Extracted entries
★ ★ ★ ★
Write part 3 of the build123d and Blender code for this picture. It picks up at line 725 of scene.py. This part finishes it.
★ ★ ★ ★
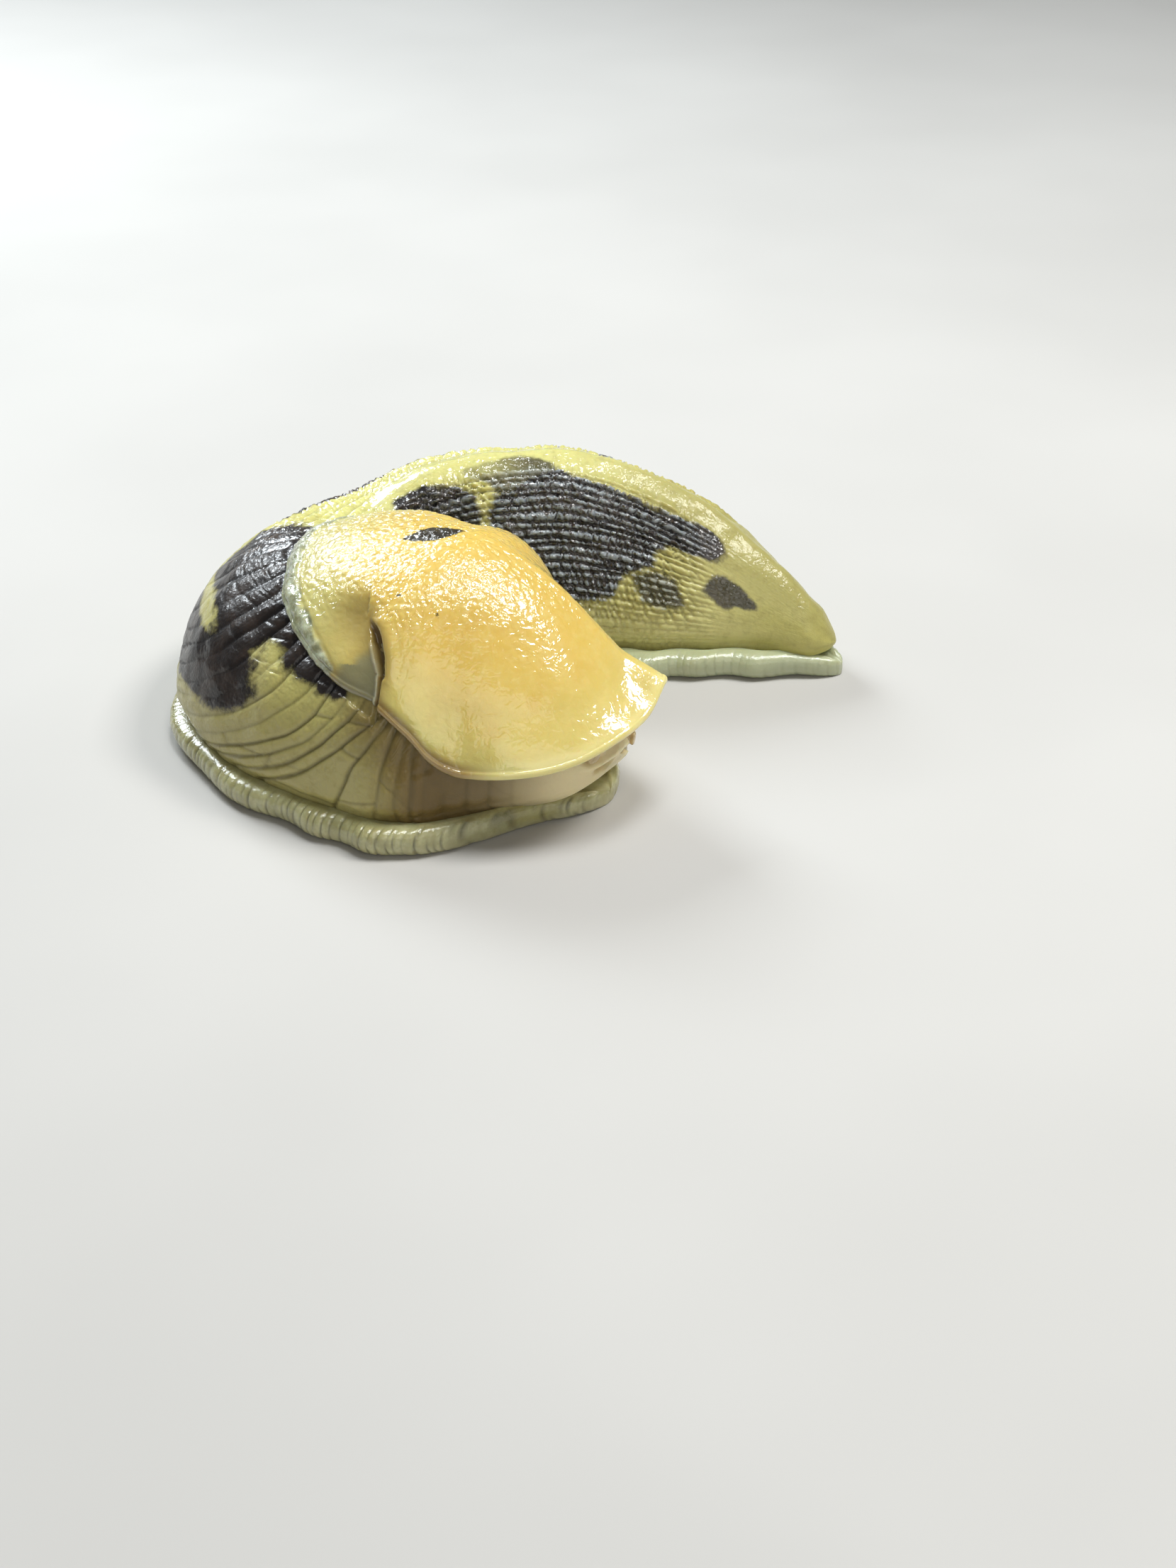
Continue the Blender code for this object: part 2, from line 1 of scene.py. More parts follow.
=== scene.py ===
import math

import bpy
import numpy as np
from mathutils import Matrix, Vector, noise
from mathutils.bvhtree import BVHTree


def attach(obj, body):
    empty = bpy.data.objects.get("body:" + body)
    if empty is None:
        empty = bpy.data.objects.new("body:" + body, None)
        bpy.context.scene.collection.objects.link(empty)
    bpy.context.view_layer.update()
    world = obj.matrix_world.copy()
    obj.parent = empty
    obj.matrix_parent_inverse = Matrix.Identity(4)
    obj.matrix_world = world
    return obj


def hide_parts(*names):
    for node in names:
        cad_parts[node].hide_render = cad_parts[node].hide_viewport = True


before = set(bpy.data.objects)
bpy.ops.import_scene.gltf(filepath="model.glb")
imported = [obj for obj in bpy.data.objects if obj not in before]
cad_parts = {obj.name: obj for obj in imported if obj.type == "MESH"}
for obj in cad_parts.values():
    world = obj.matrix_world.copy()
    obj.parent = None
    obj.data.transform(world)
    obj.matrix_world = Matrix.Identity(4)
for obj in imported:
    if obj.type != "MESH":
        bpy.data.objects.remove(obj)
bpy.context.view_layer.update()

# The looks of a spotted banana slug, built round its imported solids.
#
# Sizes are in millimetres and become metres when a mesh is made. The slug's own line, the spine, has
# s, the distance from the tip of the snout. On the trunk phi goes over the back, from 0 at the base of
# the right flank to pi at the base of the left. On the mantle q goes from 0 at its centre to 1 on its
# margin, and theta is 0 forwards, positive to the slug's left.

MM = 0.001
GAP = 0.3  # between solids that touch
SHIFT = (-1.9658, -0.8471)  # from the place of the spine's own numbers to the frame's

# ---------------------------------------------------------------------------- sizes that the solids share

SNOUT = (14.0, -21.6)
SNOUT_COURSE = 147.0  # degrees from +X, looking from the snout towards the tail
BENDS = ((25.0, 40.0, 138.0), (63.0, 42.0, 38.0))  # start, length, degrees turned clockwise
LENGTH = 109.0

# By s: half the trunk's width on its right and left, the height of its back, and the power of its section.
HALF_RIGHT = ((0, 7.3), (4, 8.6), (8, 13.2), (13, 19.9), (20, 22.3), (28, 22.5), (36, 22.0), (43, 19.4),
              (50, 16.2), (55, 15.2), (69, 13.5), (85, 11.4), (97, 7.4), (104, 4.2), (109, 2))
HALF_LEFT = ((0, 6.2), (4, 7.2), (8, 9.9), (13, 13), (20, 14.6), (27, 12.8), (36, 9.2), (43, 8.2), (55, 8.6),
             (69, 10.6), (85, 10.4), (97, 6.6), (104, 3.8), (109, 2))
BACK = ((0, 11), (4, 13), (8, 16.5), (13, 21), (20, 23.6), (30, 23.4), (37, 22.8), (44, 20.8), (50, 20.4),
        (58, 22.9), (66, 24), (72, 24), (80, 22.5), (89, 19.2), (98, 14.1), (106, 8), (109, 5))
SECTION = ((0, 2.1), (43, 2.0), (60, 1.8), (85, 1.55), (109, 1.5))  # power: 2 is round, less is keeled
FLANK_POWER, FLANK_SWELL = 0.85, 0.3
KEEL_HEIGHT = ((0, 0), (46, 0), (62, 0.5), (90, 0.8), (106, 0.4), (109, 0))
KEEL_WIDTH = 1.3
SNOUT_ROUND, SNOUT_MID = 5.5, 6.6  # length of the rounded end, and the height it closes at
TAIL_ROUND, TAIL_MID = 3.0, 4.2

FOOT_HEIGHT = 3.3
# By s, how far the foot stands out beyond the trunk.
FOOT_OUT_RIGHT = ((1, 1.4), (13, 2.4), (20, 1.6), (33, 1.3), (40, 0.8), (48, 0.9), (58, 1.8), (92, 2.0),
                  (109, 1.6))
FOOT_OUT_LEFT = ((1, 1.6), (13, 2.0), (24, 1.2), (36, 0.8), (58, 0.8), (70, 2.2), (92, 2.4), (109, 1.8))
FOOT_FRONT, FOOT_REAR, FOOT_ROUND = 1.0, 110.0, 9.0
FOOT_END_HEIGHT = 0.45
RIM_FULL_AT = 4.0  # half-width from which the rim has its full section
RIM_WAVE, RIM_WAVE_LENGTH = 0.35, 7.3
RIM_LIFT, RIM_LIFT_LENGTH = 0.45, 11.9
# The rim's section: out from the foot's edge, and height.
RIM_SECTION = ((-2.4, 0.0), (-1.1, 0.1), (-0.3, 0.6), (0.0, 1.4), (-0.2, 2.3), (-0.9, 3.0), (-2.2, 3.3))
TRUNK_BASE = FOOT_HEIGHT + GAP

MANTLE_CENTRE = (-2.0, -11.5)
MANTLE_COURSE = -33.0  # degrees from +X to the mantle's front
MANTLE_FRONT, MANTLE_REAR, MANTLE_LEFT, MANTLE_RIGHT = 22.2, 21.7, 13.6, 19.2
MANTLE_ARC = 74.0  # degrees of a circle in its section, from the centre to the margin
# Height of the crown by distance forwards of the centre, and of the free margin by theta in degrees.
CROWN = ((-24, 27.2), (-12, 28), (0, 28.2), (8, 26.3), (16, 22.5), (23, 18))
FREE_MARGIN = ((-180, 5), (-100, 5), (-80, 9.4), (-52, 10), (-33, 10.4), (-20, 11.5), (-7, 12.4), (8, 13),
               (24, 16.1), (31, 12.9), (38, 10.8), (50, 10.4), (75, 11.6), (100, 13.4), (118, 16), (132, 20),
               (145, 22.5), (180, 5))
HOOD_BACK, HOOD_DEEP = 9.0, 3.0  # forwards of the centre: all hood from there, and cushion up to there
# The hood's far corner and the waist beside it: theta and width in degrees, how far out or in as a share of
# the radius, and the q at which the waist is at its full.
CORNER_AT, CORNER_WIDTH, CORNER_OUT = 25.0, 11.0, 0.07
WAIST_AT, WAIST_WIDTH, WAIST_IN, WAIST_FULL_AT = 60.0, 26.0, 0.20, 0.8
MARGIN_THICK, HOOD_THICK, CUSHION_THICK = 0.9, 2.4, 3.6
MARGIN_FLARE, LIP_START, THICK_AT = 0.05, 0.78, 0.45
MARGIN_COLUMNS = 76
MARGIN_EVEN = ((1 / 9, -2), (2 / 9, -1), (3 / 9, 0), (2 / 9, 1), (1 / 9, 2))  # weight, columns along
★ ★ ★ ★
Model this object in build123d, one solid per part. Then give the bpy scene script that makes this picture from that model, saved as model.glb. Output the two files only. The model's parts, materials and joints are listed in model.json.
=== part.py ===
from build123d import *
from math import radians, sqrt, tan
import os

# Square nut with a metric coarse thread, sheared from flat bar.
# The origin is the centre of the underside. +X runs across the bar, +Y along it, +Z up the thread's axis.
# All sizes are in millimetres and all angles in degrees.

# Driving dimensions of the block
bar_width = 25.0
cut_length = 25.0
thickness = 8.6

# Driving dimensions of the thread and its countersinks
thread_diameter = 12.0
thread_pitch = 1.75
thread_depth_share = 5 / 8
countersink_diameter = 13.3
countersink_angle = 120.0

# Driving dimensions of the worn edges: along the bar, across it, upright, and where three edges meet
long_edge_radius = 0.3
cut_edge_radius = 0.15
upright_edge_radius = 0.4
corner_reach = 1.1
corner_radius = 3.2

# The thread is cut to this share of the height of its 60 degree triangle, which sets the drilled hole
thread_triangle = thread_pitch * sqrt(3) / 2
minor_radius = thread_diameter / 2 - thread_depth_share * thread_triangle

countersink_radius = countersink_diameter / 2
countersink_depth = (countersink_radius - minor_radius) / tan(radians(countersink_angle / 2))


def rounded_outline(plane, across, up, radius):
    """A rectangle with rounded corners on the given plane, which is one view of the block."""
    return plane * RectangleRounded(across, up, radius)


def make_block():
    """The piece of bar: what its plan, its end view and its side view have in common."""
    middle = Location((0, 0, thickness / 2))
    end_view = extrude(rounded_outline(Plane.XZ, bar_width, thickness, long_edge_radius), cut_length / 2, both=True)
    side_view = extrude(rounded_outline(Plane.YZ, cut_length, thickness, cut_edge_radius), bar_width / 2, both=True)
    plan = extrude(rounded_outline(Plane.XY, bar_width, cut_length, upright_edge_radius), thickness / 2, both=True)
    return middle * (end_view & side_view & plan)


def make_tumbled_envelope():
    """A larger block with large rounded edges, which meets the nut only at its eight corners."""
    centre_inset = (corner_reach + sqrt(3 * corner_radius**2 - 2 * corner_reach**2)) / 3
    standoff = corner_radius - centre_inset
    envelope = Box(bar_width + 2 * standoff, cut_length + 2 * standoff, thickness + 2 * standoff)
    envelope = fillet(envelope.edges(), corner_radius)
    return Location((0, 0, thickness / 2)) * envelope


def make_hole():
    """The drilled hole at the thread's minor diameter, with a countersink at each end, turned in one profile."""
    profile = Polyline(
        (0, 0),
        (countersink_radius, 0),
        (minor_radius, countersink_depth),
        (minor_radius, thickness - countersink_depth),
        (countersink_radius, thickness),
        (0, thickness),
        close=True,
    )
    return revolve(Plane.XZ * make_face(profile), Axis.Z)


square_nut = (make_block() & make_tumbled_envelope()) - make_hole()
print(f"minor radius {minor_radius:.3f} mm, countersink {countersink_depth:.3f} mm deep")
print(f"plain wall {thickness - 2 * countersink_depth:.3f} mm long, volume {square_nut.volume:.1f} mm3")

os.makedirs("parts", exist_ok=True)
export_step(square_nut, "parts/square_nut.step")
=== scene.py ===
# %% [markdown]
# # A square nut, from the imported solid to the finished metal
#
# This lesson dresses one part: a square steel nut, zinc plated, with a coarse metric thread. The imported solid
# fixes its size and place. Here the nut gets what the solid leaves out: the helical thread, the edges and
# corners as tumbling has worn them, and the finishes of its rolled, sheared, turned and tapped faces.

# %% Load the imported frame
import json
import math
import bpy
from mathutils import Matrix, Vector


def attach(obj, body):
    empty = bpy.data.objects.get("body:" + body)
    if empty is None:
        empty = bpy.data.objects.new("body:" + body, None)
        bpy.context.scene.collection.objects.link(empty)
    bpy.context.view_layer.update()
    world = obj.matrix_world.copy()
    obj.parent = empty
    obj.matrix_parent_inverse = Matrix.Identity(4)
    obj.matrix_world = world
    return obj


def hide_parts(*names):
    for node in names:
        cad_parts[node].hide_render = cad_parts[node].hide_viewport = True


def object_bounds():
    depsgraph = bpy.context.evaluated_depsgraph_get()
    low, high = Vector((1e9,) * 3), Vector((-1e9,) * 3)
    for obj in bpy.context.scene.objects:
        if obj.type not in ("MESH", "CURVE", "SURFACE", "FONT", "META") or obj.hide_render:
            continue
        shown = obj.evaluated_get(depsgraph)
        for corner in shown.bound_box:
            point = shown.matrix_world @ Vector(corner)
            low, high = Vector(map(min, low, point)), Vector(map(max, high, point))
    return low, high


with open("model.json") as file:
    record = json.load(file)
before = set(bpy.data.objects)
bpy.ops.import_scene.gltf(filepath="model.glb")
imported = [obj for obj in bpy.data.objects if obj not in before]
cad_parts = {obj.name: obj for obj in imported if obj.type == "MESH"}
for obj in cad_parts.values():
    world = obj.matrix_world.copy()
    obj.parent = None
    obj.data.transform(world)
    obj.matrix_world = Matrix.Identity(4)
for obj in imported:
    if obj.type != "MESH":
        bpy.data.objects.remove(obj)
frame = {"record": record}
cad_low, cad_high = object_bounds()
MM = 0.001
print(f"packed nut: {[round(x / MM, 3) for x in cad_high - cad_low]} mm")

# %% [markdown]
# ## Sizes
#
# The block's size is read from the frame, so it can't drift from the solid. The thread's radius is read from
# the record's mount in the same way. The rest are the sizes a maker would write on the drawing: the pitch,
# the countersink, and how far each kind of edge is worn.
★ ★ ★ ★
Given problem
Leave out every line without the string "that" and copy the rest.

Problem solution
GAP = 0.3  # between solids that touch
# ---------------------------------------------------------------------------- sizes that the solids share
Model this object in build123d, one solid per part. Then give the bpy scene script that makes this picture from that model, saved as model.glb. Output the two files only. The model's parts, materials and joints are listed in model.json.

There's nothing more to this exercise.